O feitiço do Barça

Quando o Barcelona atropelou o Santos, comecei torcendo por este último, depois passei a torcer pelo apito final, que encerraria o castigo. No início a ilusão policarpiana: temos o melhor futebol, os melhores jogadores, Neymar é mil vezes melhor que Messi... No final o espanto: o Barça brincou de ciranda com melhor time do Brasil, meteu quatro brincando. A força da sova excluiu a conjunção condicional, ninguém ousou empregar o tão comum “se”; “mas se o Santos tivesse”...  Nada. Nenhum santo salvaria o Santos. A vitória da equipe catalã foi maiúscula e incondicional. Quis escrever algo na época, mas fiquei sem palavras, como não poucos.

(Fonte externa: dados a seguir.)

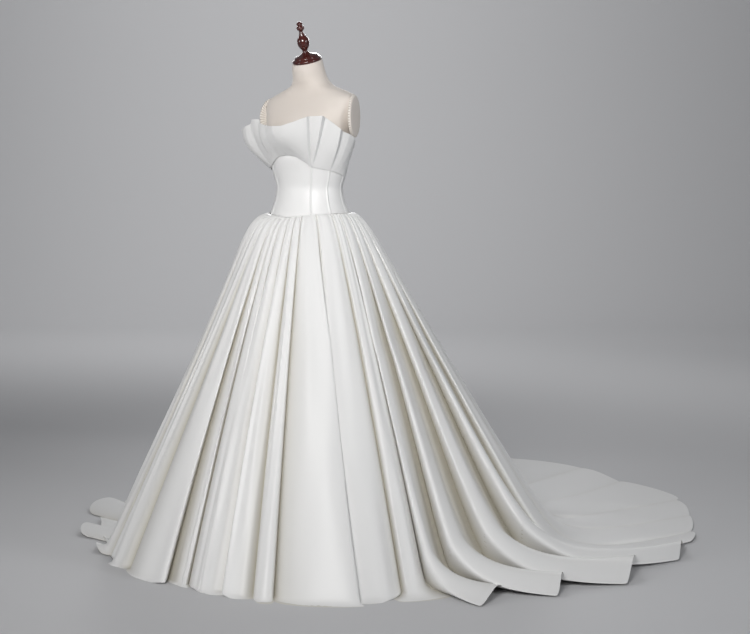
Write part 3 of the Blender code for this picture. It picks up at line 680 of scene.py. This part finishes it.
def fan_surface():
    """Outer face of the fan: straight creases from foot to free top, bowed out between.

    Crease values run in straight lines from crease to crease, rounded over a few columns.
    """
    count = len(FAN_CREASES) - 1
    places = np.linspace(0, count, count * FAN_STEPS + 1)
    spread = np.arange(-FAN_REACH, FAN_REACH + 1)
    kernel = np.exp(-((spread / FAN_ROUNDING) ** 2))
    kernel /= kernel.sum()
    values = []
    for index in range(len(FAN_CREASES[0])):
        rows = np.interp(places, np.arange(count + 1), column(FAN_CREASES, index))
        before = 2 * rows[0] - rows[FAN_REACH:0:-1]
        after = 2 * rows[-1] - rows[-2 : -2 - FAN_REACH : -1]
        padded = np.concatenate([before, rows, after])
        values.append(np.convolve(padded, kernel, mode="valid"))
    top_away, foot_away, radius, height, foot_height, bow = values
    rise = np.linspace(1.0, 0.0, FAN_ROWS + 1)[:, None]
    clear = FORM_GAP + 2 * CLOTH + FAN_CLEARANCE
    foot = torso_point(FRONT + foot_away, foot_height, clear)
    turn = np.radians(FRONT + top_away)
    top = np.stack([radius * np.cos(turn), radius * np.sin(turn), height], axis=-1)
    outward = np.stack([np.cos(turn), np.sin(turn), 0 * turn], axis=-1)
    return foot + (top - foot) * rise[..., None] + outward * (bow * np.sin(np.pi * rise))[..., None]


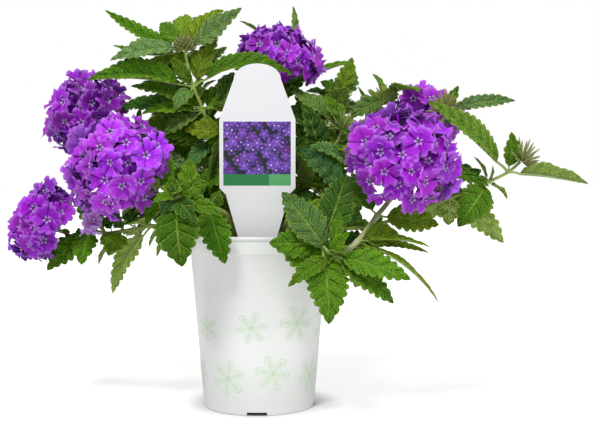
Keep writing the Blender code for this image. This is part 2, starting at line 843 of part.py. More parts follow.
def nudges():
    """Moves of a leaf's tip, smallest first, and those along the line of sight before the others."""
    yield Vector((0, 0, 0))
    for reach in NUDGE_REACHES:
        for across, up in ((0, 0), (0.5, 0), (-0.5, 0), (0, 0.6), (0, -0.6)):
            for depth in (-1, 1):
                yield Vector((across, depth, up)) * reach * MM


def surface_of(shape, first_face=0):
    points, faces = shape
    return BVHTree.FromPolygons(points, faces[first_face:])


def bent_clear(start, leaf, others, siblings):
    """The leaf's shape with its tip moved until the leaf crosses no neighbour, or crosses least.

    Leaves of one shoot may touch at their roots, where they are fused, and not beyond.
    """
    tip = seen(*leaf.tip, leaf.depth)
    best, fewest = None, None
    for nudge in nudges():
        swollen = blade(start, tip + nudge, leaf, CLEARANCE)
        whole = surface_of(swollen)
        outer = surface_of(swollen, ROOT_FACES)
        crossings = sum(len(whole.overlap(other)) for other in others)
        crossings += sum(len(outer.overlap(sibling)) for sibling in siblings)
        if fewest is None or crossings < fewest:
            best, fewest = nudge, crossings
        if not crossings:
            break
    return blade(start, tip + best, leaf), fewest


def plant(fixed):
    """Heads, stems and buds first, and then the leaves, each bent clear of what is there already."""
    blooms = {name: bloom_shapes(bloom) for name, bloom in BLOOMS.items()}
    shoots = {}
    for name, shoot in SHOOTS.items():
        routes = stem_routes(shoot)
        shapes = [stem(route) for route in routes]
        if shoot.bud_radius:
            route = routes[0]
            looks = (route[-1] - route[-2]).normalized()
            shapes.append(bud_cluster(route[-1] + looks * 0.3 * shoot.bud_radius * MM, looks, shoot.bud_radius * MM))
        shoots[name] = shapes
    taken = [(None, surface) for surface in fixed]
    for shapes in blooms.values():
        taken += [(None, surface_of(shape)) for shape in shapes]
    for name, shapes in shoots.items():
        taken += [(name, surface_of(shape)) for shape in shapes]
    for name, shoot in SHOOTS.items():
        siblings = []
        for leaf in shoot.leaves:
            others = [surface for owner, surface in taken if owner != name]
            shape, crossings = bent_clear(seen(*shoot.nodes[leaf.node]), leaf, others, siblings)
            if crossings:
                print(f"{name}: the leaf to {leaf.tip} still crosses something")
            shoots[name].append(shape)
            taken.append((name, surface_of(shape)))
            siblings.append(surface_of(shape, ROOT_FACES))
    leaf_look = material("leaf_green", LEAF_GREEN, 0.6)
    petal_look = material("petal_violet", PETAL_VIOLET, 0.6)
    for name, shapes in shoots.items():
        made = object_from(f"shoot_{name}", *shapes[0])
        fuse(made, shapes[1:])
        finish(made, leaf_look, 30)
    for name, shapes in blooms.items():
        made = object_from(f"bloom_{name}", *shapes[0])
        fuse(made, shapes[1:])
        finish(made, petal_look, 30)


def surface_of_object(item):
    mesh = item.data
    return BVHTree.FromPolygons([v.co for v in mesh.vertices], [tuple(p.vertices) for p in mesh.polygons])


clear_scene()
plant([surface_of_object(item) for item in (pot(), label(), soil())])
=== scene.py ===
# %% [markdown]
# A verbena in its nursery pot.
# The plant, its flower heads, the pot, the potting mix and the stake label are built as fine pieces around
# the packed model. The packed model is loaded first, as a frame in metres with +Z up, and everything
# afterwards is placed in that frame.

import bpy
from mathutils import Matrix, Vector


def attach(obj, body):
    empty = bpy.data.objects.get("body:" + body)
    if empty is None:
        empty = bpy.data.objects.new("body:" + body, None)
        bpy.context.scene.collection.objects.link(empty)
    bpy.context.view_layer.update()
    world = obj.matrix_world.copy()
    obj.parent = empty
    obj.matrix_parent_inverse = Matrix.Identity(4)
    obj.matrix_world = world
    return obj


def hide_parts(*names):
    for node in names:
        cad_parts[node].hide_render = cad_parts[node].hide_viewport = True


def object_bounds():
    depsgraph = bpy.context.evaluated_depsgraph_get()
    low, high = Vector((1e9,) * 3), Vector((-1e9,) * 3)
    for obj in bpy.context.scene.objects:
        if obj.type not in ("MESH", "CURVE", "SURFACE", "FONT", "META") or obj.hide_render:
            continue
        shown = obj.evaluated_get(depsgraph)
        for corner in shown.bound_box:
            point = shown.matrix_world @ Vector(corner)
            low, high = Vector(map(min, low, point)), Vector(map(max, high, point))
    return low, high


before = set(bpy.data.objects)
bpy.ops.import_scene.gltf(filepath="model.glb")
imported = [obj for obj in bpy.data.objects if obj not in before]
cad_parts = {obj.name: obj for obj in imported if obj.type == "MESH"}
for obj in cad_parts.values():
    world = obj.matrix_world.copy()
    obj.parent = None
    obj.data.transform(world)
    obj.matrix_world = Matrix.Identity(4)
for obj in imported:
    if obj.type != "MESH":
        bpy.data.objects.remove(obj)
packed_box = [list(corner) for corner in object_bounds()]

import random
from dataclasses import dataclass
from math import atan, cos, exp, pi, radians, sin, sqrt, tan

import bmesh
import bpy
from mathutils import Euler, Matrix, Vector
from mathutils import noise as rough
from mathutils.bvhtree import BVHTree
from mathutils.geometry import interpolate_bezier

MM = 0.001
dice = random.Random(29)
print("nodes in the frame:", len(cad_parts))

# %% [markdown]
# The camera comes first, because the plant was placed in its front view. A lens of 59 mm at 72 cm gives the
# same perspective as the photograph: the pot's rim and foot show as narrow ellipses, and the leaves that
# reach forward look a little larger than those behind.

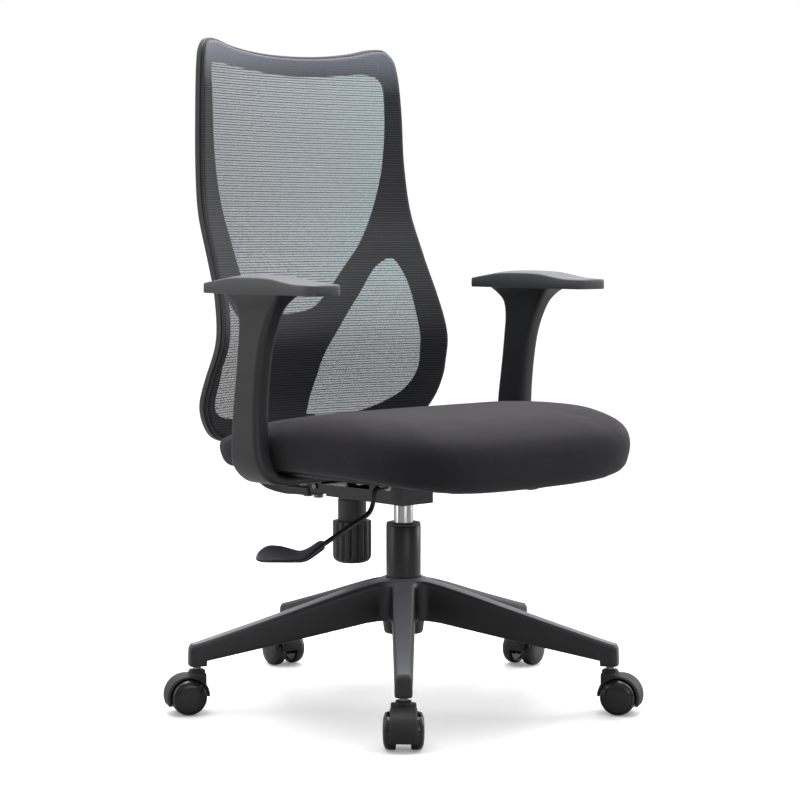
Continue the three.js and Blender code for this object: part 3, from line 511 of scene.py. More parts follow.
def base_arm():
    """One fifth of the base's shell: the top face, its skirt, and a slice of the hub's top."""
    side = arm_side()
    inset = SHOULDER[0][0]
    edge = [(x - nx * inset, y - ny * inset) for x, y, nx, ny in side]
    hub_reach = hypot(*edge[0])
    bisector = pi / ARM_COUNT
    rows = []
    for radius, z in ((HUB_HOLE, 168), (HUB_HOLE, 176.4), (HUB_HOLE + 1, 177.6),
                      (HUB_HOLE + 3.5, 177.8)):
        rows.append([(radius * cos(f * bisector), radius * sin(f * bisector), z)
                     for f in TOP_COLUMNS])
    for x, y in edge:
        roundness = exp(-(x - edge[0][0]) / HUB_BLEND)
        row = []
        for f in TOP_COLUMNS:
            arc_x = hub_reach * cos(f * bisector) - edge[0][0]
            arc_y = hub_reach * sin(f * bisector) - edge[0][1] * f
            crown = 0.5 * (1 - f * f)
            px = x + roundness * arc_x
            row.append((px, y * f + roundness * arc_y, height_on(TOP_LINE, px) + crown))
        rows.append(row)
    count = len(TOP_COLUMNS)
    top = [p for row in rows for p in row], [
        (i * count + j, (i + 1) * count + j, (i + 1) * count + j + 1, i * count + j + 1)
        for i in range(len(rows) - 1) for j in range(count - 1)]
    other_side = [(x, -y, nx, -ny) for x, y, nx, ny in reversed(side)]
    nose_x, nose_y = side[-1][:2]
    nose = [(nose_x, nose_y * f, 1.0, 0.0) for f in reversed(TOP_COLUMNS[1:-1])]
    return merged(top, skirt(side + nose + other_side))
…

Ontem o Chelsea eliminou o Barcelona. Vitória da buRRocracia inglesa sobre a ciranda catalã. O futebol é tão democrático que abre espaço inclusive para a buRRocracia, mas não fecha as porteiras da inovação. O Barça é, sobretudo, uma novidade. Síntese do jogo holandês, com a melhor geração espanhola, com um dos grandes craques da escola platina.

Um princípio: manter a posse de bola. 75%, 80% por partida. Quem tem a bola nos pés, tem o jogo nas mãos. Mas o futebol é tão mágico, mas tão mágico, que deixa brechas para seu contrário, o antijogo. O Chelsea eliminou o Barça montado numa retranca total, com todos seus homens posicionados atrás da meia-lua. Não houve jogo. Antecipadamente a equipe inglesa confessou sua inferioridade, optou por recuar todas as suas peças. Se fosse boxe, o árbitro desclassificaria os ingleses por falta de combatividade e antijogo. Mas boxe não é futebol, ainda bem.

Quando o Barça nocauteou o Santos, disseram que tratava-se de um time histórico; agora que perdeu para o Chelsea, é possível que mudem-se os discursos. Da minha parte repito: o Barça é, sobretudo, uma novidade (síntese da escola holandesa, com a melhor geração espanhola, com um craque platino ímpar). Por isso é sim uma esquadra histórica. O toque de bola é seu passaporte para a história.

No caminho de Barcelona, Dom Quixote tentou açoitar Sancho Pança à força para desencantar sua amada Dulcinéia, foi derrubado e imobilizado pelo escudeiro. No caminho do Barcelona apareceu uma equipe que recusa todas as regras do bom combate, e que não se envergonha de recuar todos seus homens.

Quixote e Barcelona são teimosamente principistas. O primeiro acredita nos livros de cavalaria, o segundo na magia do seu toque de bola. Quixotescamente, o Barça recusa chutes de fora da área, cruzamentos e qualquer tipo de jogada que não seja o toque de pé para pé. Chutes de longa distância e chuveirinhos na área representam a possibilidade de perder a posse de bola, logo não são empregados. O Barça chega na linha de fundo, mas não cruza; chega na entrada da área, mas não chuta; apenas rola a pelota de pé para pé até encontrar brechas na defesa adversária.

Enfim, ontem tive certeza de que o Barça é mesmo um time histórico, seu oponente esteve o tempo todo posicionado no campo de defesa. Para tentar vencer o Barça, o Chelsea precisou negar o futebol, praticando a retranca e o antijogo. O último tento dos ingleses quase não foi filmado, as câmeras todas estavam viradas para o gol Chelsea, quando uma rebatida da zaga encontrou um atacante livre, este percorreu dezenas de metros sem ser visto pelas câmeras, driblou o goleiro e empurrou para as redes. Estranho. Feio. Sintomático. Antes perder de pé do que ganhar de joelhos.  

JC

Um comentário:

Anônimo disse...

Maravilhoso esse time do Barça...bem percebido esse fato do último gol inglês ter sido pego pelas câmeras já no meio da jogada. Dizem que encontraram um jeito de parar o Barça...bem, o foram encontrar fora do futebol. Todo time que precisa garantir o resultado tende a fortalecer sua defesa, assim como todo time que precisa mudar o resultado tende a fortelecer seu ataque; o resultado determina o jogo ou o anti-jogo. Quem dera o futebol bem jogado, arte, fosse a única arma para vencer. A beleza não garante a vitória, o grotesco pode garantir...triste equação. Mas ainda temos algo: quem reconhece como melhor o time que jogou pior? O grande Barça acaba por dar razão ao clichê "o importante é competir!"